Entretien avec Cretien De Cauwer – « Il est important de ne craindre aucun défi »
Les 50 ans du magazine BETON impliquent que le secteur du béton a lui aussi au moins 50 ans. Nous sommes partis à la recherche d’encyclopédies vivantes pouvant nous éclairer sur ces cinq décennies à la lumière de leur vécu. Cretien De Cauwer en est une. Il a commencé sa carrière en 1969. Alors qu’il travaillait dans un bureau du célèbre bâtiment CBR de Constantin Brodzki, quelques kilomètres plus loin, le magazine BETON faisait ses premiers balbutiements. Cretien De Cauwer, ingénieur vouant une véritable passion pour les ponts, survole rapidement sa carrière et retrace en même temps quelques-unes des évolutions les plus marquantes de ces dernières années.

Cretien De Cauwer : « J’ai rejoint le bureau d’études de chez Ergon à Bruxelles le 1er août 1969. Ergon et Ytong étaient alors deux sous-départements de CBR. Nous dépendions de la Société Générale. J’ai débuté ma carrière au Boulevard de Waterloo, mais j’ai rapidement pu rejoindre ce que certains appelaient la « pâtisserie de Brodzki » (aujourd’hui un lieu de co-working de Fosbury & Sons, ndlr). Nous produisions aussi bien des éléments de structure, des poutres de ponts que des dalles alvéolées (le tout début) et aussi du béton architectonique. En 1988, Ergon a rejoint le giron du groupe finlandais PARTEK. Ensuite, nous avons appartenu pendant un certain temps au Willemen Groep, et depuis 2004, Ergon fait partie du groupe CRH. Je suis moi-même parti à la retraite en 2010. »
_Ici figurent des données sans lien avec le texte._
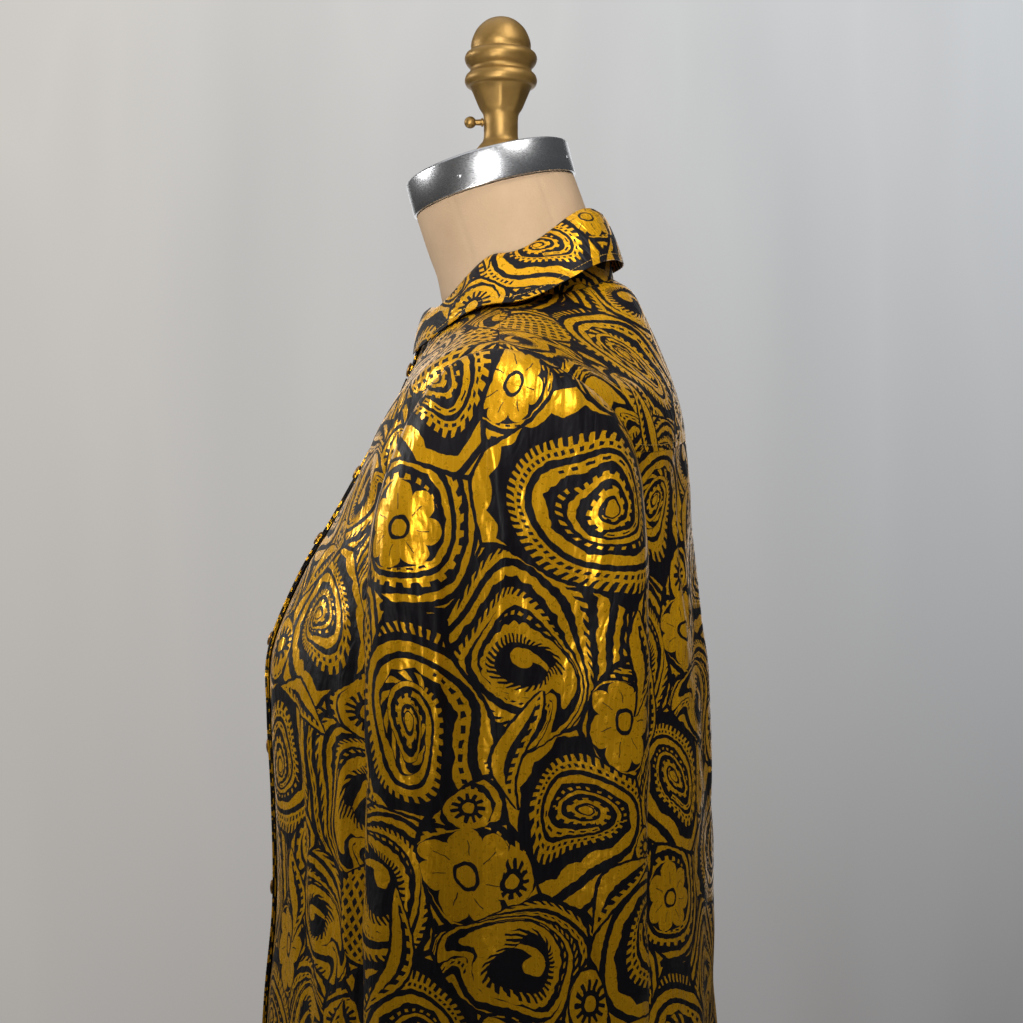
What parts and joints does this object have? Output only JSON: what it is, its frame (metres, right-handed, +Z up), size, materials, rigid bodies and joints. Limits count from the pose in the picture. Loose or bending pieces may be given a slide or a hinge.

BETON : Les années septante ont vu la construction de nombreux viaducs urbains. Les premiers numéros de BETON y ont consacré beaucoup d’attention, en accordant un intérêt majeur au béton précontraint.
C. De Cauwer : «Le béton précontraint date de 1948, et a été développé notamment par Gustave Magnel à Gand. Le premier projet de béton précontraint en Belgique a été réalisé pour la construction de poutres de ponts. Ergon a commencé à produire du béton précontraint en 1963. Structo en a été un précurseur avec “Père Declercq” et on pouvait également trouver du béton précontraint chez Ronveaux.».
BETON : Le béton précontraint était quelque chose de radicalement différent à cette époque ?
C. De Cauwer : « Les éléments ont fortement évolué. L’usine d’Ergon a été construite en 1963 pour produire des poutres de 40 tonnes. En 1995, des éléments de 220 tonnes ont été produits. D’importants progrès ont également été réalisés en ce qui concerne la résistance à la compression du béton. Alors qu’à l’époque nous atteignions une résistance à la compression de 40 à 50 N/mm², aujourd’hui, grâce à des recettes de béton améliorées, une résistance de 100 N/mm² peut facilement être atteinte. En 1992, nous avons produit pour la première fois un béton C 80/95 pour le bâtiment D3 dans le quartier Léopold à Bruxelles. Parce que le béton de haute qualité a un comportement au feu différent, nous avons dû le traiter de manière ingénieuse. Les éclatements du béton en cas d’incendie pourraient être évitées en ajoutant des fibres de polypropylène au béton. De façon assez inattendue, cependant, ces fibres ont réduit la résistance à la compression, ce qui a conduit à l’obtention parfois tout juste de la résistance désirée.»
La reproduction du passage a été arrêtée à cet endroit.